Be aware that the no-monthly fee options can have a de-facto minimum amount you have to spend. They set it up so if the phone goes X days without any value they deactivate it. Any value you add to your phone expires in Y days (you can't put $10 on it and use it for the year). So de facto you have to spend (minimum value to add at one time)*365/Y if you want to always have value on the phone so you can use it or (min value)*365/(X+Y) if you're ok with the phone sometimes being value-less and unusable.
posted by If only I had a penguin... at 1:24 PM on January 11, 2015


is it correct, as some people in my previous question said, that I can do this with no SIM card or phone plan at all, i.e. only using the iphone to access the internet?

Your last question suggested you will largely be using this at an outside market, so it's worth clarifying that unless you have actual wifi at the time of the transaction, this won't work. This may be stating the obvious, but the transaction is real time - so if Payd is anything like Square (which I use) you will need to be connected either by wifi or cellular data during the transaction.

The payg plans I have seen on Rogers all have a minimum fee per month, so that will be your limit. But you shouldn't have much trouble getting that phone unlocked, but all the US plans I have looked at for my stuff (Canada seems to follow them) all follow the $15 THEN pay as you go per month billing model.
posted by Brockles at 1:29 PM on January 11, 2015


Mobilicity is purely PAYG, but I think 90 days without a payment and your account is turfed.

However! Your 4S will probably only work on the Rogers/Bell/Telus networks. Mobilicity/Public/Wind all work on a different part of the spectrum, for which the 4-series doesn't have the right antenna. You need 5 or above.

I am 99% certain that is also true for 7-11's plans (which if memory serves are just rebranded from someone else; Fido maybe?)
posted by feckless fecal fear mongering at 1:29 PM on January 11, 2015


To expand after seeing Brockles' comment: Mobilicity is cost of phone + cost of SIM + cost of monthly plan to start. After that, it's straight-up only the monthly cost.

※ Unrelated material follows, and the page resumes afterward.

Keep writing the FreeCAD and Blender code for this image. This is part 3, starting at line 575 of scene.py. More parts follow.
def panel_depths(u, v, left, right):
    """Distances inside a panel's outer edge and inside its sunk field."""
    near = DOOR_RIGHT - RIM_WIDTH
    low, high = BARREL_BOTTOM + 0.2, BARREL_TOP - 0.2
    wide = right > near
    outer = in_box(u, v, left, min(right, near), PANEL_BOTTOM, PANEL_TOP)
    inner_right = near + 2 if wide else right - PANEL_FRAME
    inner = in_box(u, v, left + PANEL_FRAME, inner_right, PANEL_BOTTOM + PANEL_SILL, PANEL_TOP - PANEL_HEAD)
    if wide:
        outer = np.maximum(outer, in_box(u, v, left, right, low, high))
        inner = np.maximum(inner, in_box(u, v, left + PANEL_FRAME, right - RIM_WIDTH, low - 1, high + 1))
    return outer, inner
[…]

True PAYG, as in you have a phone number and basically a cash account that calls get charged to, doesn't really exist in Canada; PAYG means your service stops immediately when you stop paying your monthly bill, no credit check needed, etc.
posted by feckless fecal fear mongering at 1:32 PM on January 11, 2015


7-11 has pay as you go plans with 1 year expiry for any amount of credit.

Telus has pay as you go with 1 year expiry too but the minimum is $100. This is what I use as my text plan is only $5 per month (with taxes and 911 fee a bit less than $7 all told). Over the course of a year the occasional voice call I end up making sucks up the the dollar a month excess. No credit check or credit card required and it stops working immediately if I don't maintain my balance. I have to put money on it so occasionally that it's happened a few times.
posted by Mitheral at 1:43 PM on January 11, 2015 [2 favorites]


I stand corrected!

(Also even if you haven't paid your bill, 911 calls are supposed to go through.)
posted by feckless fecal fear mongering at 1:51 PM on January 11, 2015


If you're planning to use your payment service over WiFi, rather than over cellular service, then your closest match on Rogers is their Pay as You Go "Talk Only" plan which have very small monthly fees, but don't seem to allow for data.

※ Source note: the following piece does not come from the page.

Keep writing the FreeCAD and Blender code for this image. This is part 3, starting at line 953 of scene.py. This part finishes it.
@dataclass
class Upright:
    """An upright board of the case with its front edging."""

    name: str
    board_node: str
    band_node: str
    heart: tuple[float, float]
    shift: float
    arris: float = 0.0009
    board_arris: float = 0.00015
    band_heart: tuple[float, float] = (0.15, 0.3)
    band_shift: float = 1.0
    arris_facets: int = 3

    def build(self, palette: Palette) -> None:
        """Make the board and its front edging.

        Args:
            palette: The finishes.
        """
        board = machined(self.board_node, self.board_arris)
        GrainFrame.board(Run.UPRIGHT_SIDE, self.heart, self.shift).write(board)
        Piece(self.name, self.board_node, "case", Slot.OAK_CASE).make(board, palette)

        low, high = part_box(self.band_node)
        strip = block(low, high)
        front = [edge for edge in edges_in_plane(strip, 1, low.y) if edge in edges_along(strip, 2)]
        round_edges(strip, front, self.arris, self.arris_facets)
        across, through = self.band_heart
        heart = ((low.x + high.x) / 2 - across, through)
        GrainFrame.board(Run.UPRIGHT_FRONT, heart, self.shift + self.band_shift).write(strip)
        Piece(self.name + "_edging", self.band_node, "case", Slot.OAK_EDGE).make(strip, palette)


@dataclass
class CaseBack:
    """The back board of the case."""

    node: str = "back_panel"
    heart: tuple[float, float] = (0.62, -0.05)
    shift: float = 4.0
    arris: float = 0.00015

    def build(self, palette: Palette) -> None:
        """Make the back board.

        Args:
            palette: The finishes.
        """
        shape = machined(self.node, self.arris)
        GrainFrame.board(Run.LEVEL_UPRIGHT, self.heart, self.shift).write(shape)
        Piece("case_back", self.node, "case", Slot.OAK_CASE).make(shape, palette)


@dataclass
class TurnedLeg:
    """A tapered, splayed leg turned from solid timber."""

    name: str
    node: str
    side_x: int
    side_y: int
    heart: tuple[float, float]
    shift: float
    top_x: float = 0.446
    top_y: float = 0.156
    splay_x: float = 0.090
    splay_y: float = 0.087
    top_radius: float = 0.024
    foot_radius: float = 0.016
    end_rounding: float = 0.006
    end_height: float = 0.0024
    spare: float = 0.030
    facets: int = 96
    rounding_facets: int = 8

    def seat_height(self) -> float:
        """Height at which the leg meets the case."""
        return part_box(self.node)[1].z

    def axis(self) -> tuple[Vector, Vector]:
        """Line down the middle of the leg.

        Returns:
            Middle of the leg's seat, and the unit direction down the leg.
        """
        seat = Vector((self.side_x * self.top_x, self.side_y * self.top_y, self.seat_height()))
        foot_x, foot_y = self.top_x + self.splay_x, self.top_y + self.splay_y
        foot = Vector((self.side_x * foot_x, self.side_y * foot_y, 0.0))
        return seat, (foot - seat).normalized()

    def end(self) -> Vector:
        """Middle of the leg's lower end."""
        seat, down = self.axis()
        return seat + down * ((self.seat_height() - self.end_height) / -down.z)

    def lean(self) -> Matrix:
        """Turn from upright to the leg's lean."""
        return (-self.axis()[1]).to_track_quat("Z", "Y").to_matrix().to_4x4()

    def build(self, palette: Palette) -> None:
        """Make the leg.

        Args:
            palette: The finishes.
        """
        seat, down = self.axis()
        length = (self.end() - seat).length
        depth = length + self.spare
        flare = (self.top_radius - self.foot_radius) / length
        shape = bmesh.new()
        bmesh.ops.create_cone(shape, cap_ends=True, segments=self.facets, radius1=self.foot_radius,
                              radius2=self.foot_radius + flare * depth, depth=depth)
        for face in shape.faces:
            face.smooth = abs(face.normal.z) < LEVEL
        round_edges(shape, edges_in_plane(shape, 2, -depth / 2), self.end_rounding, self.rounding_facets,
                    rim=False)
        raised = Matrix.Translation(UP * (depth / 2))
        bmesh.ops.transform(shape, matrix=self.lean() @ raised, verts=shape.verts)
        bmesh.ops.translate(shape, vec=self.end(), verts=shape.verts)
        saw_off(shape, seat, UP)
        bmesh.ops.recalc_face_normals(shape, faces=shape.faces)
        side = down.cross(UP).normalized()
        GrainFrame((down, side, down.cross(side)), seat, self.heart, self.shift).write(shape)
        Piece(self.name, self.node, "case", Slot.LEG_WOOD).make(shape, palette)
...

Unfortunately Rogers isn't really set up to accommodate this kind of low usage user -- they're more of a full-service, high cost provider.
posted by jacquilynne at 2:28 PM on January 11, 2015


Response by poster: In the link that jacquilynne posted above, Rogers gives the local rate as 25 cents per minute, but doesn't list a long distance rate. This leads me to suspect that it's exorbitant. Anybody know what it is, to save me searching some very small print on the Rogers website?
posted by crazylegs at 3:11 PM on January 11, 2015


7-11's Speakout plans are re-branded from Rogers. A Rogers-locked phone will work with a Speakout SIM. It's a good provider for voice and text, but less good if you'll be needing cellular data.

I manage to use a smartphone with PAYG data and minutes from Koodo. It works out to about $25/month, but I usually have Wifi access and I don't talk on the phone much.

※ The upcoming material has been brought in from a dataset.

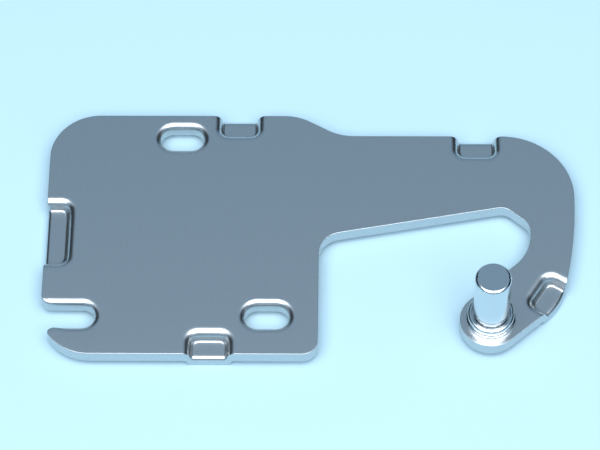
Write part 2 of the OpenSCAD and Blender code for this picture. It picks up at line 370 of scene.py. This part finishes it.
class Foot:
    """A foot pressed down at the plate's edge, in its own directions: out over the edge, and along it"""

    def __init__(self, plan, middle, faces, length):
        s = plan.settings
        self.settings = s
        self.origin = middle
        self.out = along(faces)
        self.side = Vector((self.out.y, -self.out.x))
        self.half = length / 2
        self.corner = s.foot_corner_r
        self.top = wall_profile(s.press_d, s.roll_r, s.floor_r, s.wall_angle)
        drop = TOP_FACE - UNDERSIDE
        self.foot_h = UNDERSIDE - FLOOR
        under_r = self.foot_h / 2
        self.low = wall_profile(self.foot_h, under_r, under_r, math.radians(89))
        margin = 0.4 * MM
        reach = max(self.top[-1][0], s.foot_spread + self.low[-1][0]) + margin
        steps = {0}
        for out, up in self.top:
            steps.add(self.half + out)
        for out, up in self.low:
            steps.add(self.half + s.foot_spread + out)
        for i in range(1, 7):
            steps.add(self.half * i / 7)
        steps.add(self.half + reach)
        ordered = []
        for step in sorted(steps):
            if not ordered or step - ordered[-1] > 0.03 * MM:
                ordered.append(step)
        self.steps = [-step for step in reversed(ordered) if step > 0] + ordered
        self.centre = plan.distance_to(middle)
        self.distances = [self.find(plan, step) for step in self.steps]
        self.rows_top = self.rows([out for out, up in self.top], s.foot_reach, reach)
        self.rows_low = self.rows(
            [out for out, up in self.low], s.foot_reach + s.foot_spread, reach
        )

    def find(self, plan, step):
        """Distance round the outline at which the edge lies that far along the foot."""
        low = self.centre - abs(step) * 1.6 - MM
        high = self.centre + abs(step) * 1.6 + MM
        for i in range(40):
            middle = (low + high) / 2
            if (plan.at(middle)[0] - self.origin).dot(self.side) < step:
                low = middle
            else:
                high = middle
        return (low + high) / 2

    def rows(self, outs, floor_end, reach):
        """Rows across the foot, by their distance in from the edge's tangent."""
        first = floor_end - self.corner
        rows = [first + self.corner * i / 4 for i in range(4)]
        rows += [floor_end + out for out in outs]
        return rows + [floor_end + reach]

    def out_from_floor(self, point, half, floor_end):
        """How far outside its floor's edge a point lies."""
        local = point - self.origin
        across = max(abs(local.dot(self.side)) - (half - self.corner), 0)
        inward = max(-local.dot(self.out) - (floor_end - self.corner), 0)
        return math.hypot(across, inward) - self.corner

    def top_z(self, point):
        out = self.out_from_floor(point, self.half, self.settings.foot_reach)
        return TOP_FACE - self.settings.press_d + height_on(self.top, out)

    def low_z(self, point):
        spread = self.settings.foot_spread
        out = self.out_from_floor(point, self.half + spread, self.settings.foot_reach + spread)
        return FLOOR + height_on(self.low, out)


class Station:
    """One place round the plate's edge, with the roundings above and below it"""

    def __init__(self, plan, distance, foot=None):
        s = plan.settings
        point, outward, rolled = plan.at(distance)
        self.point = point
        self.inward = -outward
        self.roll_w = s.burr + (s.rim_w - s.burr) * rolled
        self.roll_h = s.burr + (s.rim_h - s.burr) * rolled
        self.top = TOP_FACE
        self.low = UNDERSIDE
        self.low_r = s.low_edge
        if foot:
            self.inward = -foot.out
            self.top = foot.top_z(point)
            self.low = foot.low_z(point)
            sunk = (TOP_FACE - self.top) / s.press_d
            self.roll_w = s.burr + (s.foot_edge_r - s.burr) * sunk ** 1.5
            self.roll_h = self.roll_w

    def edge_points(self):
        """Points over the edge, from the top face round to the underside."""
        found = []
        for i in range(7):
            t = math.pi / 2 * i / 6
            inward = self.roll_w * (1 - math.sin(t))
            found.append((inward, self.top - self.roll_h * (1 - math.cos(t))))
        for i in range(5):
            t = math.pi / 2 * (1 - i / 4)
            inward = self.low_r * (1 - math.sin(t))
            found.append((inward, self.low + self.low_r * (1 - math.cos(t))))
        return [Vector((*(self.point + self.inward * inward), z)) for inward, z in found]


class MeshBuilder:
    """Collects points and faces"""

    def __init__(self):
        self.points = []
        self.faces = []

    def add(self, point):
        self.points.append(point)
        return len(self.points) - 1

    def add_row(self, points):
        return [self.add(point) for point in points]

    def bridge(self, row, following):
        for a, b, c, d in zip(row, row[1:], following[1:], following):
            self.faces.append((a, b, c, d))

    def loft(self, rings):
        """Faces between closed rings of points, one after the other."""
        for ring, following in zip(rings, rings[1:]):
            self.bridge(ring + ring[:1], following + following[:1])

    def build(self, name):
        mesh = bpy.data.meshes.new(name)
        mesh.from_pydata(self.points, [], self.faces)
        thing = bpy.data.objects.new(name, mesh)
        bpy.context.scene.collection.objects.link(thing)
        return thing


def plate_stations(plan):
    """The stations round the outline, each as its distance and the foot that it crosses."""
    found = []
    start = 0
    for stretch in plan.stretches:
        for i in range(stretch.steps):
            found.append((start + stretch.length * i / stretch.steps, None))
        start += stretch.length
    for foot in plan.feet:
        first, last = foot.distances[0], foot.distances[-1]
        found = [(d, f) for d, f in found if f or not first - 0.2 * MM < d < last + 0.2 * MM]
        found += [(d, foot) for d in foot.distances]
    return sorted(found, key=lambda item: item[0])


def foot_patch(builder, stations, edge_row, rows, height):
    """The pressed face of a foot as a grid from its edge inward. Returns its columns."""
    columns = []
    for station, foot, first in zip(stations["station"], stations["foot"], edge_row):
        edge = builder.points[first]
        start = -(edge.xy - foot.origin).dot(foot.out)
        along_foot = (edge.xy - foot.origin).dot(foot.side)
        column = [first]
        spread = 4
        depths = [start + (rows[0] - start) * i / spread for i in range(1, spread)] + rows
        for depth in depths:
            plan_point = foot.origin + foot.side * along_foot - foot.out * depth
            column.append(builder.add(Vector((*plan_point, height(plan_point)))))
        columns.append(column)
    for column, following in zip(columns, columns[1:]):
        builder.bridge(column, following)
    return columns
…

OP, it looks like the PAYG LD rate is +40c/min, from here.
posted by invokeuse at 4:21 PM on January 11, 2015


If you put $100 bucks on your Rogers PAYG phone, it'll last for a year. Other amounts expire after a month.
posted by kate4914 at 5:39 PM on January 11, 2015


nthing 7-Eleven's Speakout PAYG service. As said above, a Rogers phone should work with a Speakout SIM. They're hands-down one of the cheapest PAYG for low frequency users. I did this with a dumbphone for a couple of years. Here's a consumer-run forum with lots of info about the ins and outs of going this route.
posted by Klaxon Aoooogah at 6:18 PM on January 11, 2015


nthing-nthing 7-11 Speakout. I've run it on Android Nexus phones for years and love it.
posted by the dief at 7:10 PM on January 11, 2015


Look into PetroCanada. It cost me about $75/YEAR, as I use my cellphone infrequently. Running on an unlocked Android Samsung Galaxy S2.
posted by mbarryf at 6:02 AM on January 12, 2015


7-11 speakout pay-as-you-go is always the answer to this question. You can buy as little as $5 of airtime, and it will still be good for a year.